-- START OF THE DATA --

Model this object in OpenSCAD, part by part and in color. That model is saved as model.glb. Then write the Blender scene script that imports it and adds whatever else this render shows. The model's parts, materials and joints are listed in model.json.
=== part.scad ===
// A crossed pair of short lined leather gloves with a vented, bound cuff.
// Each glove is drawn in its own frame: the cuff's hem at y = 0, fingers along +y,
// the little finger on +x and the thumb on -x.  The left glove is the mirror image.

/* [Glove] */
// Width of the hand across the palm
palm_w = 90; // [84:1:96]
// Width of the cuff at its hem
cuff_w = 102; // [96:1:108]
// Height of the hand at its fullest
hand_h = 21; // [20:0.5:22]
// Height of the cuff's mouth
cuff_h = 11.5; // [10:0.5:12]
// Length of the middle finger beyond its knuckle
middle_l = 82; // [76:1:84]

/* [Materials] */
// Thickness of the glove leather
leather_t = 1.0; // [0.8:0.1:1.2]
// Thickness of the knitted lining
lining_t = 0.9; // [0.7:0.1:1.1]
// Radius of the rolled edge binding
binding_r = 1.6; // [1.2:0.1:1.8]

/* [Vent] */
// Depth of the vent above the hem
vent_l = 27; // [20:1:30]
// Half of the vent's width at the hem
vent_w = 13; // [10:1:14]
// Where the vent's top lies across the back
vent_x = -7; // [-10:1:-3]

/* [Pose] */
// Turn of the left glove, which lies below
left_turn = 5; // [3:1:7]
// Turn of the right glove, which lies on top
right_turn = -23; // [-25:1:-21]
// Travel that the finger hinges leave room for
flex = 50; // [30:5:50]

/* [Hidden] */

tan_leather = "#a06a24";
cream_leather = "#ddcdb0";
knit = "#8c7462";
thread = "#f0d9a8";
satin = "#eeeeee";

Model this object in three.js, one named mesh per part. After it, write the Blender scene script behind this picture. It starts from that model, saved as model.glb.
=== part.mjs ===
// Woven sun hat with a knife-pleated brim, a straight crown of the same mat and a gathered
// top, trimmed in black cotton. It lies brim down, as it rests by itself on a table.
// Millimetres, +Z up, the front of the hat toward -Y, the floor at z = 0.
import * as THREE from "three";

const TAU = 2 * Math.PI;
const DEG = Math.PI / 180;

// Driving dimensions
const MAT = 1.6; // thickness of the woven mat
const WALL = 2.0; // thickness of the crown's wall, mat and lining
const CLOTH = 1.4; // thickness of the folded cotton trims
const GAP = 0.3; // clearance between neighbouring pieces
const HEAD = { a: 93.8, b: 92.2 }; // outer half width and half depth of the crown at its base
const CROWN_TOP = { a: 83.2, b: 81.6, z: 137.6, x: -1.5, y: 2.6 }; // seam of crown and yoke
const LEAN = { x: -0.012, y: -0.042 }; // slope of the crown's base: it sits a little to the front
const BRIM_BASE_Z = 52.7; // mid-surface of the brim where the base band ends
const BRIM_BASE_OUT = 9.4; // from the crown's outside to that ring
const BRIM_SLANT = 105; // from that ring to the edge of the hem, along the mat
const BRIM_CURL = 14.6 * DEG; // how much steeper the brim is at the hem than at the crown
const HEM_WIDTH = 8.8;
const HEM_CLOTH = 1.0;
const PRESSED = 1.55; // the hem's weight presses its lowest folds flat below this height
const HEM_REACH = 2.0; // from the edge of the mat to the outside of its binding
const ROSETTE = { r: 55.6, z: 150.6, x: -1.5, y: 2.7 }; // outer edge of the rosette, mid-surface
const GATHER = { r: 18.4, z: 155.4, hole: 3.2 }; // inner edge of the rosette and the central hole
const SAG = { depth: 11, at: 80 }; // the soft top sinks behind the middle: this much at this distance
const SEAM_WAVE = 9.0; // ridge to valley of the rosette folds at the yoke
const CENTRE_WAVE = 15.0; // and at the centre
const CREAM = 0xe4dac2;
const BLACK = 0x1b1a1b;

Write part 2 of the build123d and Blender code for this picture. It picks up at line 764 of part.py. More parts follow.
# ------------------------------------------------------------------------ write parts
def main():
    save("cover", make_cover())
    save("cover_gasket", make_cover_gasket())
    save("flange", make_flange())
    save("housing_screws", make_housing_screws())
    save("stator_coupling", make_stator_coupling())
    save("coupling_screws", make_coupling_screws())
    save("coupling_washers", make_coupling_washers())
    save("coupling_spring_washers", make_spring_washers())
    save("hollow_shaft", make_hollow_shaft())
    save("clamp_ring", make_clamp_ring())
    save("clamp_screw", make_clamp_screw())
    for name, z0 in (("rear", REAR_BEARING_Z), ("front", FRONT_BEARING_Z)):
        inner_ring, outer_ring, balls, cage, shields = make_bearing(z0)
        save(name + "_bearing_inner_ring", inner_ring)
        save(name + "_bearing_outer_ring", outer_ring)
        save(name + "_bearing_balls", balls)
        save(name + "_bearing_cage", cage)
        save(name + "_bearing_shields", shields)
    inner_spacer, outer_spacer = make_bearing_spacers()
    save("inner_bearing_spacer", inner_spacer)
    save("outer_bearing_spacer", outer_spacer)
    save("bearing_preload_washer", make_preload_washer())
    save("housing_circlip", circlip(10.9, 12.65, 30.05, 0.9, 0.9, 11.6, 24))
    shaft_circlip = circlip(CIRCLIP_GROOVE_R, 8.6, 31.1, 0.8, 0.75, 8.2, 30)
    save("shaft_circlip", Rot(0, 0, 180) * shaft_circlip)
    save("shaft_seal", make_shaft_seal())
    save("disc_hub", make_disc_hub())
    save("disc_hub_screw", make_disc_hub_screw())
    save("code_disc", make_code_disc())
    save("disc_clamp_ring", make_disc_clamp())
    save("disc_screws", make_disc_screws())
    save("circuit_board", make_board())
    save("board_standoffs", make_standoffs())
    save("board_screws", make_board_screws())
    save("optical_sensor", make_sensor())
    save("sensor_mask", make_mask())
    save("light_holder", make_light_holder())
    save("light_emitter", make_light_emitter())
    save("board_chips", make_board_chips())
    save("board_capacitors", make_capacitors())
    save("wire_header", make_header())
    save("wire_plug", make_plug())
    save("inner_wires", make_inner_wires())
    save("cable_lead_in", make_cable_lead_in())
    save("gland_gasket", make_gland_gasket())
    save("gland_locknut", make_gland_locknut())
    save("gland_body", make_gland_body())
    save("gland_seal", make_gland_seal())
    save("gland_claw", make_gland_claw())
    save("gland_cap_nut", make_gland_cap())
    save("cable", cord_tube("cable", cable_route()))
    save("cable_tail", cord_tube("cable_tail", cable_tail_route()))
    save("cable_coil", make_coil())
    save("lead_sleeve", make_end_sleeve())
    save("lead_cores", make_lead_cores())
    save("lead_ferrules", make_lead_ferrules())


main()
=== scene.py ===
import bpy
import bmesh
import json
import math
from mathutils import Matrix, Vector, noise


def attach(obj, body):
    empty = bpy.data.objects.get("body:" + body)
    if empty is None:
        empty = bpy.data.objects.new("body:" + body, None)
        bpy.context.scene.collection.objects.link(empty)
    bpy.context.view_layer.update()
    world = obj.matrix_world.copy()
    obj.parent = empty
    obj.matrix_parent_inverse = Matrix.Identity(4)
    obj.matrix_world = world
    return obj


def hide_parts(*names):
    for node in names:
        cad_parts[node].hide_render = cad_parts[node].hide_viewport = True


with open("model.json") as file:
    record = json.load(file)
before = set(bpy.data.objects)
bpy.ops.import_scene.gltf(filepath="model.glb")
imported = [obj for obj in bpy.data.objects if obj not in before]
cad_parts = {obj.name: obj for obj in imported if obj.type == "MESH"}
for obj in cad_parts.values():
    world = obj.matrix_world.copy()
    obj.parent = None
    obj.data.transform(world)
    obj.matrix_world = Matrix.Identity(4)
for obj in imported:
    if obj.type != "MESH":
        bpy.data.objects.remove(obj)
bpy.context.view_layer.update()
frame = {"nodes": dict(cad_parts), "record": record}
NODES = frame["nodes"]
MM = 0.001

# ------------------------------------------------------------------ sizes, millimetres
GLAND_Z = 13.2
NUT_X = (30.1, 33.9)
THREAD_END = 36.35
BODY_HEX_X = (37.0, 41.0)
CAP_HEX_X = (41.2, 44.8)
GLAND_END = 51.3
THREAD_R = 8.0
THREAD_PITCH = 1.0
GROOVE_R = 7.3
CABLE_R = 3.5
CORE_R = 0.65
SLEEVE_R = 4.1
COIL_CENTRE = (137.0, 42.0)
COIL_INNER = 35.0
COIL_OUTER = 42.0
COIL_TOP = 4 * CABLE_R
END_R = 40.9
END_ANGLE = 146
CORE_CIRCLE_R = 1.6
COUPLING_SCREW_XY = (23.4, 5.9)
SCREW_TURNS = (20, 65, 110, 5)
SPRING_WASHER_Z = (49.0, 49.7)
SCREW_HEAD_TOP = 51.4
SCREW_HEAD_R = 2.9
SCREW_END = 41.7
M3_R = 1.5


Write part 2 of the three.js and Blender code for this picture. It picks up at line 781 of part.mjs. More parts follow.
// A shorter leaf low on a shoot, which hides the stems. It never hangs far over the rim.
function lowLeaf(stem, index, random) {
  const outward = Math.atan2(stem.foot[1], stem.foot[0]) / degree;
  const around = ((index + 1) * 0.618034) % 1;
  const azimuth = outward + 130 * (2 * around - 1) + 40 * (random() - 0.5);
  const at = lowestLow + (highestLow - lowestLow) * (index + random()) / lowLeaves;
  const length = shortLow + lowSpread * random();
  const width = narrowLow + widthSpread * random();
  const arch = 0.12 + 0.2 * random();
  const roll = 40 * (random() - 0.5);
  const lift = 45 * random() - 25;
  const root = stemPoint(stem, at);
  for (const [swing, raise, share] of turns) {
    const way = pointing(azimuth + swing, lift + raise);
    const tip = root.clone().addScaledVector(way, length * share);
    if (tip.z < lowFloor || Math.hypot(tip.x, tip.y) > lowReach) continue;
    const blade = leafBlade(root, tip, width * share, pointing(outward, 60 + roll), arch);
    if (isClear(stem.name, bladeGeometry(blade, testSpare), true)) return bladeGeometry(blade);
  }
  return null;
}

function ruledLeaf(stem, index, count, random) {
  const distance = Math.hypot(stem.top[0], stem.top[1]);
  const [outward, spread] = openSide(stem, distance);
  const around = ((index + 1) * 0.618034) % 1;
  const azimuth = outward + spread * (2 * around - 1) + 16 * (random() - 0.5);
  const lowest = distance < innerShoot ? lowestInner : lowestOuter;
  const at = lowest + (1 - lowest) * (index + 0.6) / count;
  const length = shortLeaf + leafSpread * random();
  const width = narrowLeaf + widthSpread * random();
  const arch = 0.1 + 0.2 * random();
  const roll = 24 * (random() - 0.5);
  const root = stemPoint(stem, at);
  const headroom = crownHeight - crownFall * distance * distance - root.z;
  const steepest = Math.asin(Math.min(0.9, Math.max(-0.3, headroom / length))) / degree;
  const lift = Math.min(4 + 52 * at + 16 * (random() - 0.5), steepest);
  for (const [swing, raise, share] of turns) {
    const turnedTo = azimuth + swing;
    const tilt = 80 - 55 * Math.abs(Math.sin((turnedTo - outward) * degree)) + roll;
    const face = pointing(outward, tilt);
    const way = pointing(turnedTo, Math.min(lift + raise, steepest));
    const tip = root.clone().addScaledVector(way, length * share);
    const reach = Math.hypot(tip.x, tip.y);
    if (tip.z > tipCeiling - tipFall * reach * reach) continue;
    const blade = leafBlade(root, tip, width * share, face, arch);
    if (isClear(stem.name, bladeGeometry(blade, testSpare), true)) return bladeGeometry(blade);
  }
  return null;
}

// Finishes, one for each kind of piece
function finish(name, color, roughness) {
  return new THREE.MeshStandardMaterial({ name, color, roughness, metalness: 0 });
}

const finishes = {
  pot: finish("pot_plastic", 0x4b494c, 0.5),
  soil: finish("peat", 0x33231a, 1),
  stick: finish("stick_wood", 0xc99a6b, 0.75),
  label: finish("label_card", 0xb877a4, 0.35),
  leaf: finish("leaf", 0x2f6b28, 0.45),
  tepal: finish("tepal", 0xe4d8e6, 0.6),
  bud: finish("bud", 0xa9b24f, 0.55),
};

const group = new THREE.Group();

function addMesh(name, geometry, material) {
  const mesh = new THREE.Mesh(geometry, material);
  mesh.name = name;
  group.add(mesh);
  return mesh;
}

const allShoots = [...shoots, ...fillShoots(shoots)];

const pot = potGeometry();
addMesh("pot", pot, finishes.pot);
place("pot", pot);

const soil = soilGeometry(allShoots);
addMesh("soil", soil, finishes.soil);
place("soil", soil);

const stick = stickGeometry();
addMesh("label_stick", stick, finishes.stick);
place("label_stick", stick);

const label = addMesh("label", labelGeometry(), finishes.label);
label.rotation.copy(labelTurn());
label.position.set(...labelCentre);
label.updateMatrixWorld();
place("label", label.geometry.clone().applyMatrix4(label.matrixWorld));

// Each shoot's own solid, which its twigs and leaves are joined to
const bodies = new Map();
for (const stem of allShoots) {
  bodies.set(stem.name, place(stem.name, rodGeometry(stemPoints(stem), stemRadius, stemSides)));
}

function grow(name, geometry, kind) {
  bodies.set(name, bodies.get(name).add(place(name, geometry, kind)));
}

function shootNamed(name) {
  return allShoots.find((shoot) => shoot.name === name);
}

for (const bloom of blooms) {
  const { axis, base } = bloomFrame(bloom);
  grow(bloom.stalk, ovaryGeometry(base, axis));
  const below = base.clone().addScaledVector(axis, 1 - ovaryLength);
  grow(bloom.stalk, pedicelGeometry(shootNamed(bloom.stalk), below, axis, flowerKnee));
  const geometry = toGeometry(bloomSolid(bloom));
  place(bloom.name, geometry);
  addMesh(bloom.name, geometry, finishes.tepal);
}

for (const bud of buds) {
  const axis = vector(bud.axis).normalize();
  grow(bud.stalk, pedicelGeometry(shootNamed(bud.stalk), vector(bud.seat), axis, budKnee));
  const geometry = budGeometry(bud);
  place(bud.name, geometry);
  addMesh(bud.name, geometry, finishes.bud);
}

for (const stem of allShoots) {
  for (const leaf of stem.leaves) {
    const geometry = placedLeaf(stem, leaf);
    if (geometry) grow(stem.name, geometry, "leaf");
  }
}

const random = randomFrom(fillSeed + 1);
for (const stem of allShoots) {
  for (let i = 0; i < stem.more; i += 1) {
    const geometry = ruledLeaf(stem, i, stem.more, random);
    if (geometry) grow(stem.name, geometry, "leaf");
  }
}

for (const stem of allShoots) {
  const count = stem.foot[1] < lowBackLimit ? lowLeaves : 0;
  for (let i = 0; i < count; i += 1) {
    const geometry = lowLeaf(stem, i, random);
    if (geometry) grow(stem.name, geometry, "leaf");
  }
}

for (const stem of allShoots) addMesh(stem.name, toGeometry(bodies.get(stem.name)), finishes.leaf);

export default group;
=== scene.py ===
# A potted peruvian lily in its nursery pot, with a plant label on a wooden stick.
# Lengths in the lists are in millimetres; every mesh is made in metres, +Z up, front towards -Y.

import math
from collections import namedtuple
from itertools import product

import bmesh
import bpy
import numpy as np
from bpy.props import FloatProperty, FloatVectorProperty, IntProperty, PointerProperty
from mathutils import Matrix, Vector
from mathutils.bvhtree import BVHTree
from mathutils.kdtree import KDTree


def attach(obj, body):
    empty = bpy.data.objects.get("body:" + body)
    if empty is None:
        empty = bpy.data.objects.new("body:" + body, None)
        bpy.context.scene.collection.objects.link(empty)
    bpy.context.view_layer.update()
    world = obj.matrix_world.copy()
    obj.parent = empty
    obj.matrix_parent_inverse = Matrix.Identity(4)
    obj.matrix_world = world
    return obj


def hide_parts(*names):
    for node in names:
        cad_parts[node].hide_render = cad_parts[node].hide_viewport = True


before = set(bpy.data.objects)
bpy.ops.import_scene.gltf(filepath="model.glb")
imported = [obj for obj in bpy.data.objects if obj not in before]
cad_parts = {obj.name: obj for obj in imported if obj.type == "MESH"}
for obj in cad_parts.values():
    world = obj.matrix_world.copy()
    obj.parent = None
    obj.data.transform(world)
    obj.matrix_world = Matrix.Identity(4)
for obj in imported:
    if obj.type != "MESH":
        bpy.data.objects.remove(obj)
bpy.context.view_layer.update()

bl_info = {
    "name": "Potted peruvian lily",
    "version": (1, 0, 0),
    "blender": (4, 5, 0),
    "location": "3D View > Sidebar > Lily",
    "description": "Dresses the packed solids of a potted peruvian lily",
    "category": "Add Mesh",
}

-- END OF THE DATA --

THE PROBLEM. Report each line in the preceding entries that holds the string "behind".

THE SOLUTION.
Model this object in three.js, one named mesh per part. After it, write the Blender scene script behind this picture. It starts from that model, saved as model.glb.
const SAG = { depth: 11, at: 80 }; // the soft top sinks behind the middle: this much at this distance